## Written exercise
Copy only this: the line containing "# --- STEP files", the line containing "a line of (radius, height)", and every line between them, exactly as written.

## Raw data
-.-.-

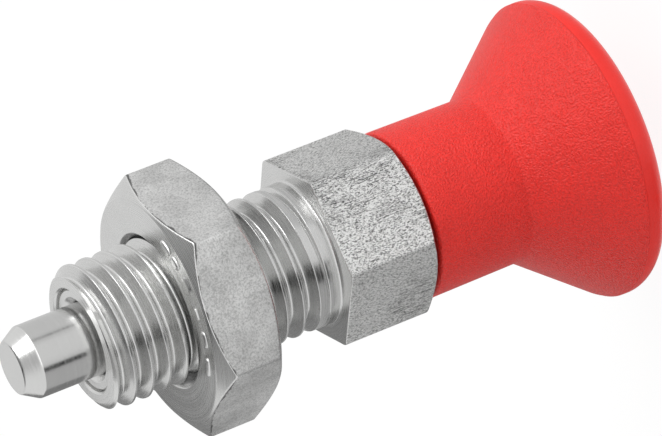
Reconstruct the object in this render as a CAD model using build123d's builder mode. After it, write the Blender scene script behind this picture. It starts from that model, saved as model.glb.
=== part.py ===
"""Indexing plunger: a spring-loaded locking pin in a threaded sleeve, with a lock nut and a pull grip.

The axis is Z. The plunger stands on the flat head of its grip, with the pin pointing up (+Z).
Lengths are in millimetres and angles in degrees.
"""
import os
from math import asin, atan2, cos, hypot, pi, radians, sin, tan

from build123d import *

# --- Driving dimensions -------------------------------------------------------------------------

# Grip: a neck that widens in a straight cone to a round head
grip_head_radius = 12.55
grip_rim_radius = 1.7
grip_flare_z = 9.45
grip_neck_radius = 6.97
grip_neck_draft = 0.5
grip_neck_length = 8.5
grip_neck_edge = 0.35
grip_throat_fillet = 0.6
grip_socket_end_gap = 0.5

# Gap between the end of the grip's neck and the sleeve's hexagon
grip_gap = 0.17

# Hexagon of the sleeve
hexagon_across_flats = 14.0
hexagon_height = 8.3
hexagon_bevel_angle = 27
hexagon_bevel_radius = 6.54
hexagon_corner_trim = 0.05

# Thread M12 x 1.5, drawn as plain walls at its crests and at half its depth
thread_radius = 5.94
thread_pitch = 1.5
thread_length = 20.0
thread_end_chamfer = 0.65
thread_bare_margin = 0.1

# Inside of the sleeve
chamber_radius = 4.25
chamber_mouth_chamfer = 0.15
rear_wall = 2.6
rod_clearance = 0.08

# Lock nut, bevelled on both faces
nut_across_flats = 18.9
nut_height = 5.8
nut_seat_distance = 7.4
nut_bevel_angle = 30
nut_face_radius = 9.25
nut_countersink_radius = 6.45
nut_turn = -17
nut_thread_clearance = 0.02

# Guide bush, pressed into the mouth of the sleeve
bush_length = 5.0
bush_recess = 0.3
bush_bore_chamfer = 0.5
bush_rim_chamfer = 0.2

# Locking pin: nose, collar and rod, turned in one piece
pin_radius = 2.97
pin_clearance = 0.04
pin_projection = 6.0
pin_tip_radius = 2.15
pin_tip_length = 1.4
collar_radius = 4.0
collar_length = 2.0
collar_chamfer = 0.25
rod_radius = 2.0
rod_in_grip = 12.0
rod_end_chamfer = 0.3

# Compression spring, with its ends ground flat
spring_wire_radius = 0.4
spring_outer_radius = 3.85
spring_coils = 9
spring_end_clearance = 0.02

# --- Heights and radii that follow ----------------------------------------------------------------

neck_end_z = grip_flare_z + grip_neck_length
hexagon_rear_z = neck_end_z + grip_gap
seat_z = hexagon_rear_z + hexagon_height
sleeve_end_z = seat_z + thread_length
chamber_floor_z = hexagon_rear_z + rear_wall

nut_rear_z = seat_z + nut_seat_distance
nut_front_z = nut_rear_z + nut_height
thread_depth = thread_pitch * 0.6495 / 2
thread_mid_radius = thread_radius - thread_depth

bush_front_z = sleeve_end_z - bush_recess
bush_rear_z = bush_front_z - bush_length
pin_tip_z = sleeve_end_z + pin_projection
collar_rear_z = bush_rear_z - collar_length
rod_end_z = neck_end_z - rod_in_grip

# --- Grip -----------------------------------------------------------------------------------------

# The cone leaves the neck and runs tangent into the arc of the rim
rim_centre_x = grip_head_radius - grip_rim_radius
rim_centre_z = grip_rim_radius
throat_to_rim_x = rim_centre_x - grip_neck_radius
throat_to_rim_z = grip_flare_z - rim_centre_z
throat_to_rim = hypot(throat_to_rim_x, throat_to_rim_z)
cone_angle = atan2(throat_to_rim_x, throat_to_rim_z) + asin(grip_rim_radius / throat_to_rim)
rim_start_x = rim_centre_x + grip_rim_radius * cos(cone_angle)
rim_start_z = rim_centre_z + grip_rim_radius * sin(cone_angle)
rim_middle_x = rim_centre_x + grip_rim_radius * cos(cone_angle / 2 - pi / 4)
rim_middle_z = rim_centre_z + grip_rim_radius * sin(cone_angle / 2 - pi / 4)
neck_end_radius = grip_neck_radius + grip_neck_length * tan(radians(grip_neck_draft))

with BuildPart() as grip:
    with BuildSketch(Plane.XZ):
        with BuildLine():
            Polyline((rim_centre_x, 0), (0, 0), (0, neck_end_z), (neck_end_radius, neck_end_z))
            Line((neck_end_radius, neck_end_z), (grip_neck_radius, grip_flare_z))
            Line((grip_neck_radius, grip_flare_z), (rim_start_x, rim_start_z))
            ThreePointArc((rim_start_x, rim_start_z), (rim_middle_x, rim_middle_z), (rim_centre_x, 0))
        make_face()
        throat = vertices().sort_by_distance((grip_neck_radius, grip_flare_z))[0]
        fillet(throat, radius=grip_throat_fillet)
        neck_corner = vertices().sort_by_distance((neck_end_radius, neck_end_z))[0]
        fillet(neck_corner, radius=grip_neck_edge)
    revolve(axis=Axis.Z)
    # Socket for the pin's rod
    with BuildSketch(Plane.XY.offset(rod_end_z - grip_socket_end_gap)):
        Circle(rod_radius)
    extrude(amount=rod_in_grip + grip_socket_end_gap, mode=Mode.SUBTRACT)

grip.part.label = "grip"

# --- Threaded sleeve ------------------------------------------------------------------------------

hexagon_corner_radius = hexagon_across_flats / 2 / cos(radians(30)) - hexagon_corner_trim
hexagon_bevel_length = (hexagon_corner_radius - hexagon_bevel_radius) * tan(radians(hexagon_bevel_angle))

with BuildPart() as threaded_sleeve:
    with BuildSketch(Plane.XY.offset(hexagon_rear_z)):
        RegularPolygon(hexagon_across_flats / 2, 6, major_radius=False)
    extrude(amount=hexagon_height)
    # The bar's corners are trimmed, and turned down towards the grip
    with BuildSketch(Plane.XZ):
        with BuildLine():
            Polyline(
                (0, hexagon_rear_z),
                (hexagon_bevel_radius, hexagon_rear_z),
                (hexagon_corner_radius, hexagon_rear_z + hexagon_bevel_length),
                (hexagon_corner_radius, seat_z),
                (0, seat_z),
                close=True,
            )
        make_face()
    revolve(axis=Axis.Z, mode=Mode.INTERSECT)
    # Threaded stem: at its crests where it is bare, at mid-depth where the nut's thread meshes with it
    with BuildSketch(Plane.XZ):
        with BuildLine():
            Polyline(
                (0, seat_z),
                (thread_radius, seat_z),
                (thread_radius, nut_rear_z - thread_bare_margin),
                (thread_mid_radius, nut_rear_z - thread_bare_margin),
                (thread_mid_radius, nut_front_z + thread_bare_margin),
                (thread_radius, nut_front_z + thread_bare_margin),
                (thread_radius, sleeve_end_z - thread_end_chamfer),
                (thread_radius - thread_end_chamfer, sleeve_end_z),
                (0, sleeve_end_z),
                close=True,
            )
        make_face()
    revolve(axis=Axis.Z)
    # Chamber for the spring and collar, and the rod's guide hole through the rear wall
    with BuildSketch(Plane.XY.offset(chamber_floor_z)):
        Circle(chamber_radius)
    extrude(amount=sleeve_end_z - chamber_floor_z, mode=Mode.SUBTRACT)
    with BuildSketch(Plane.XY.offset(hexagon_rear_z)):
        Circle(rod_radius + rod_clearance)
    extrude(amount=rear_wall, mode=Mode.SUBTRACT)
    mouth = edges().filter_by(GeomType.CIRCLE).group_by(Axis.Z)[-1].sort_by(SortBy.RADIUS)[0]
    chamfer(mouth, length=chamber_mouth_chamfer)

threaded_sleeve.part.label = "threaded_sleeve"

# --- Lock nut -------------------------------------------------------------------------------------

nut_corner_radius = nut_across_flats / 2 / cos(radians(30))
nut_blank_radius = nut_corner_radius + thread_pitch
nut_blank_bevel = (nut_blank_radius - nut_face_radius) * tan(radians(nut_bevel_angle))
nut_bore_radius = thread_mid_radius + nut_thread_clearance

with BuildPart() as lock_nut:
    with BuildSketch(Plane.XY.offset(nut_rear_z)):
        RegularPolygon(nut_across_flats / 2, 6, major_radius=False, rotation=nut_turn)
    extrude(amount=nut_height)
    with BuildSketch(Plane.XZ):
        with BuildLine():
            Polyline(
                (0, nut_rear_z),
                (nut_face_radius, nut_rear_z),
                (nut_blank_radius, nut_rear_z + nut_blank_bevel),
                (nut_blank_radius, nut_front_z - nut_blank_bevel),
                (nut_face_radius, nut_front_z),
                (0, nut_front_z),
                close=True,
            )
        make_face()
    revolve(axis=Axis.Z, mode=Mode.INTERSECT)
    with BuildSketch(Plane.XY.offset(nut_rear_z)):
        Circle(nut_bore_radius)
    extrude(amount=nut_height, mode=Mode.SUBTRACT)
    bore_rims = edges().filter_by(GeomType.CIRCLE).sort_by(SortBy.RADIUS)[:2]
    chamfer(bore_rims, length=nut_countersink_radius - nut_bore_radius)

lock_nut.part.label = "lock_nut"

# --- Guide bush -----------------------------------------------------------------------------------

with BuildPart() as guide_bush:
    with BuildSketch(Plane.XY.offset(bush_rear_z)):
        Circle(chamber_radius)
        Circle(pin_radius + pin_clearance, mode=Mode.SUBTRACT)
    extrude(amount=bush_length)
    front_rims = edges().group_by(Axis.Z)[-1].sort_by(SortBy.RADIUS)
    chamfer(front_rims[0], length=bush_bore_chamfer)
    outer_rims = edges().filter_by(GeomType.CIRCLE).group_by(SortBy.RADIUS)[-1]
    chamfer(outer_rims, length=bush_rim_chamfer)

guide_bush.part.label = "guide_bush"

# --- Locking pin ----------------------------------------------------------------------------------

with BuildPart() as locking_pin:
    with BuildSketch(Plane.XZ):
        with BuildLine():
            Polyline(
                (0, rod_end_z),
                (rod_radius - rod_end_chamfer, rod_end_z),
                (rod_radius, rod_end_z + rod_end_chamfer),
                (rod_radius, collar_rear_z),
                (collar_radius - collar_chamfer, collar_rear_z),
                (collar_radius, collar_rear_z + collar_chamfer),
                (collar_radius, bush_rear_z - collar_chamfer),
                (collar_radius - collar_chamfer, bush_rear_z),
                (pin_radius, bush_rear_z),
                (pin_radius, pin_tip_z - pin_tip_length),
                (pin_tip_radius, pin_tip_z),
                (0, pin_tip_z),
                close=True,
            )
        make_face()
    revolve(axis=Axis.Z)

locking_pin.part.label = "locking_pin"

# --- Spring ---------------------------------------------------------------------------------------

spring_rear_z = chamber_floor_z + spring_end_clearance
spring_length = collar_rear_z - spring_end_clearance - spring_rear_z
spring_mean_radius = spring_outer_radius - spring_wire_radius
spring_pitch = spring_length / spring_coils

with BuildPart() as spring:
    with BuildLine():
        coil = Helix(
            pitch=spring_pitch,
            height=spring_length,
            radius=spring_mean_radius,
            center=(0, 0, spring_rear_z),
        )
    with BuildSketch(Plane(origin=coil @ 0, z_dir=coil % 0)):
        Circle(spring_wire_radius)
    sweep(is_frenet=True)
    # Both ends ground flat
    with BuildSketch(Plane.XY.offset(spring_rear_z)):
        Circle(spring_outer_radius + spring_wire_radius)
    extrude(amount=spring_length, mode=Mode.INTERSECT)

spring.part.label = "spring"

# --- STEP files -----------------------------------------------------------------------------------

os.makedirs("parts", exist_ok=True)
for piece in (grip, threaded_sleeve, lock_nut, guide_bush, locking_pin, spring):
    export_step(piece.part, f"parts/{piece.part.label}.step")
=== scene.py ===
"""An indexing plunger standing on the head of its red grip, pin upward, axis on Z.

Sizes are in millimetres and turned to metres where a mesh, a pattern or a light is made. A section is
a line of (radius, height) corners that is carried round the axis."""

import math

import bmesh
import bpy
import numpy as np
from mathutils import Matrix, Vector


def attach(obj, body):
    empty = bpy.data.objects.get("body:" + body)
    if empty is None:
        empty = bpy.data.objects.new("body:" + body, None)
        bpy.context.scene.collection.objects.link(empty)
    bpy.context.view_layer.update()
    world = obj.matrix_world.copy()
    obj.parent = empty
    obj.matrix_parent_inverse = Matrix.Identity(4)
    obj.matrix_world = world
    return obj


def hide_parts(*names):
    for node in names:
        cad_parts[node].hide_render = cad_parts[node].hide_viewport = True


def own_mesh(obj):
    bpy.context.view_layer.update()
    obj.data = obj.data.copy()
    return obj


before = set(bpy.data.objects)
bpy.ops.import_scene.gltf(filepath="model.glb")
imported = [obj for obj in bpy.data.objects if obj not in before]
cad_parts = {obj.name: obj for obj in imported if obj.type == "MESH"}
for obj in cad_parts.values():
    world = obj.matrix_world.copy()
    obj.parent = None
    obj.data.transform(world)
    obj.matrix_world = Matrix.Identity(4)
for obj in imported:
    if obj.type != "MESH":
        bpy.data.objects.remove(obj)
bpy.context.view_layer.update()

MM = 0.001

# --- Sizes, as the solids have them. Heights count up from the standing face of the grip ------------

SEAT_Z = 26.42
SLEEVE_END_Z = SEAT_Z + 20.0
HEXAGON_REAR_Z = SEAT_Z - 8.3
HEXAGON_FLATS = 14.0
HEXAGON_BEVEL_RADIUS = 6.54
HEXAGON_BEVEL = math.tan(math.radians(27))
HEXAGON_CORNER_ROUND = 0.6

THREAD_RADIUS = 5.94
THREAD_ROOT_RADIUS = 5.02
THREAD_PITCH = 1.5
THREAD_MOUTH = 7 / 8
THREAD_PHASE = 0.39
THREAD_CHAMFER = 0.65
STEM_PLAIN_Z = SEAT_Z + 0.48
STEM_FILLET = 0.35
RUNOUT_START_Z = SEAT_Z + 0.78
RUNOUT_END_Z = SEAT_Z + 2.48

CHAMBER_RADIUS = 4.25
CHAMBER_MOUTH_BEVEL = 0.15
CHAMBER_FLOOR_Z = HEXAGON_REAR_Z + 2.6

NUT_REAR_Z = SEAT_Z + 7.4
NUT_FRONT_Z = NUT_REAR_Z + 5.8
NUT_FLATS = 18.9
NUT_TURN = -17.0
NUT_FACE_RADIUS = 9.25
NUT_BEVEL = math.tan(math.radians(30))
NUT_CORNER_ROUND = 0.35
NUT_BORE_RADIUS = 5.473
NUT_COUNTERSINK_RADIUS = 6.45
NUT_SINK = NUT_COUNTERSINK_RADIUS - NUT_BORE_RADIUS
THREAD_IN_NUT_RADIUS = NUT_BORE_RADIUS - 0.02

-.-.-

## Answer for this exercise
# --- STEP files -----------------------------------------------------------------------------------

os.makedirs("parts", exist_ok=True)
for piece in (grip, threaded_sleeve, lock_nut, guide_bush, locking_pin, spring):
    export_step(piece.part, f"parts/{piece.part.label}.step")
=== scene.py ===
"""An indexing plunger standing on the head of its red grip, pin upward, axis on Z.

Sizes are in millimetres and turned to metres where a mesh, a pattern or a light is made. A section is
a line of (radius, height) corners that is carried round the axis."""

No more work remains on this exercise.